Fez is one of the seven medieval wonders of the world. An intact Islamic city defined by its circuit of battlemented walls, it is riven by alleyways. You pass doorways that look into a 10th-century mosque, then a workshop courtyard, before coming through a teeming covered market and twisting past the high walls of a reclusive garden palace. The aesthetic highlight of any visit will be the teaching colleges built in the 14th century by the Merenid Sultans, and nothing can quite prepare you for the colours and odours of the open-air tanneries or the drama of listening to the dusk call to prayer from the ruins of the Merenid tombs.

To the north of the city rise the slopes of Jebel Zalagh, dotted with olive orchards. These warn of the Rif mountains beyond, a tough region that continues all the way to the Mediterranean shore. To the south, further from the walls, is the immense plateau of the Middle Atlas, where forests of cedar and holm oak are interspersed with nomadic grazing grounds. Standing between these two historic lodestones of Moroccan identity, Fez has always functioned as the fortress city that guarded the eastern approaches of Morocco — the Taza gap. But its chief claim to fame within North Africa is as the ancient intellectual centre of Morocco: the Arabic-speaking university town which for 1,300 years pumped the literate culture of Islam into the Berber body of the nation.


For the visitor, Fez offers up extremes by the hour, be it the beggar in supplication beside the chilled calm of a palatial riad hotel or the mad cacophony of hammer blows from the metalworkers’ market next to the cloistered calm of the mosque. The alleyways can be packed not just with crocodiles of tourists but with veiled Moroccan ladies shopping for their Friday lunch, mules laden with pungent skins on a fast trot downhill, and streams of exuberant kids pouring out of school. I know of an eminent historian who advises a walk through Fez as the best way to understand the reality of ancient Rome.

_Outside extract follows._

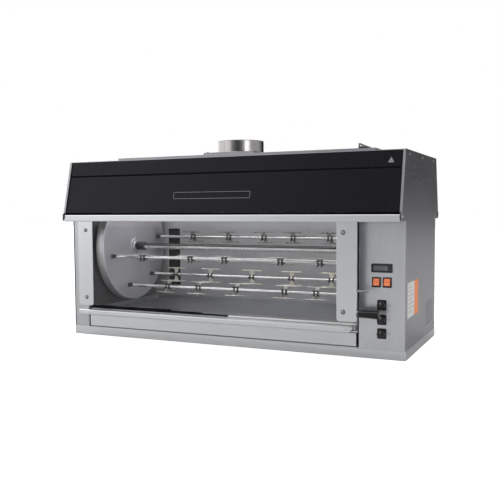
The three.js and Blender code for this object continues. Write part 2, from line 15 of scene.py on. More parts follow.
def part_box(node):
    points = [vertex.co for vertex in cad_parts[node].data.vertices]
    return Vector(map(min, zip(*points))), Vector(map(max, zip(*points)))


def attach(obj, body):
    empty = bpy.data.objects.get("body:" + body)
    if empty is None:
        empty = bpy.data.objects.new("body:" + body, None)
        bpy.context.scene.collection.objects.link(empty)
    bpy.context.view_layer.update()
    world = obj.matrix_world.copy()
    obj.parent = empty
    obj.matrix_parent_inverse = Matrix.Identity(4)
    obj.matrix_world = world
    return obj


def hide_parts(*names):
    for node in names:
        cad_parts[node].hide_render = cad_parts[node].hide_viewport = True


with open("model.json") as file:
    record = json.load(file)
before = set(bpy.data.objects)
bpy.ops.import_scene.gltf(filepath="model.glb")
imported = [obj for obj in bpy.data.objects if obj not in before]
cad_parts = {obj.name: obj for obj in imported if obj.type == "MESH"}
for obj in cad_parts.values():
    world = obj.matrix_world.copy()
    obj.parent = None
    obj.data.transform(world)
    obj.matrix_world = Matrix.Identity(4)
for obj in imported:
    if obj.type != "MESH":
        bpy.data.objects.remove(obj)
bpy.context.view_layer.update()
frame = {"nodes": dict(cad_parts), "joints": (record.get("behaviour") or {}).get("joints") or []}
LOG = logging.getLogger("rotisserie")
MM = 0.001
HINGE = (0.301, 0.458)  # the hood rails' axes: distance from the middle plane, and height
SKIN = 0.650  # the outer face of the side panels, from the middle

Colour = tuple[float, float, float]
Point = tuple[float, float]
Socket = bpy.types.NodeSocket


# ------------------------------------------------------------------ colours and directions
def rgb(red: int, green: int, blue: int) -> Colour:
    """Turns a display colour, 0 to 255 a channel, into linear light.

    Args:
        red, green, blue: the channels.

    Returns:
        The linear colour.
    """
    return tuple(
        (c / 255 / 12.92) if c <= 10 else ((c / 255 + 0.055) / 1.055) ** 2.4 for c in (red, green, blue)
    )


class Facing(Enum):
    """A face's own axes: across, up the face, and out of it, as columns in the frame."""

    FRONT = ((1, 0, 0), (0, 0, 1), (0, -1, 0))
    BACK = ((-1, 0, 0), (0, 0, 1), (0, 1, 0))
    RIGHT = ((0, 1, 0), (0, 0, 1), (1, 0, 0))
    LEFT = ((0, -1, 0), (0, 0, 1), (-1, 0, 0))
    UP = ((1, 0, 0), (0, 1, 0), (0, 0, 1))
    DOWN = ((1, 0, 0), (0, -1, 0), (0, 0, -1))

    def matrix(self, origin: Sequence[float] = (0, 0, 0)) -> Matrix:
        """The transform from face coordinates to the frame, with the face's zero at origin."""
        return Matrix.Translation(Vector(origin)) @ Matrix(self.value).transposed().to_4x4()


class Grain(Enum):
    """How the brush marks of a steel sheet run: noise stretch along X, Y and Z, per metre."""

    ALONG_X = (9.0, 900.0, 900.0)
    ALONG_Y = (900.0, 9.0, 900.0)
    ALONG_Z = (900.0, 900.0, 9.0)
    TURNED = (300.0, 300.0, 300.0)


# ------------------------------------------------------------------ outlines
def arc(centre: Point, radius: float, start: float, end: float, steps: int = 6) -> list[Point]:
    """Points on an arc, from angle start to end in degrees."""
    angles = [math.radians(start + (end - start) * i / steps) for i in range(steps + 1)]
    return [(centre[0] + radius * math.cos(a), centre[1] + radius * math.sin(a)) for a in angles]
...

Most tourists come as part of a cultural coach tour and pack in too much, too quickly. But there is another way. Once a year Fez opens its doors to the Sacred Music Festival, which for the past 20 years has colonised the city during the last week of May. Open-air theatres and concert halls are constructed by framing a 13th-century gateway or building platforms in 19th-century walled gardens. And like a returning vision of the city’s intellectual golden age, scholars, musicians, poets and mystics are invited back to grace this city of ancient culture.

If, incidentally, you are wondering about the Seven Wonders of the Medieval World, don’t bother consulting the web, which will unaccountably list such prehistoric wonders as Stonehenge and classical wonders as the Colosseum. Byzantine Hagia Sophia, the Great Wall of China, Mameluke Cairo, Lalibella in Ethiopia, Fez of the Merenids, Angkor Wat and Florence must be pretty sure of a place. The seventh is more contentious, but Ely, Cologne, Cordoba, Winchester, Notre Dame, Durham, Chartres and Damascus must surely be among the leading -candidates.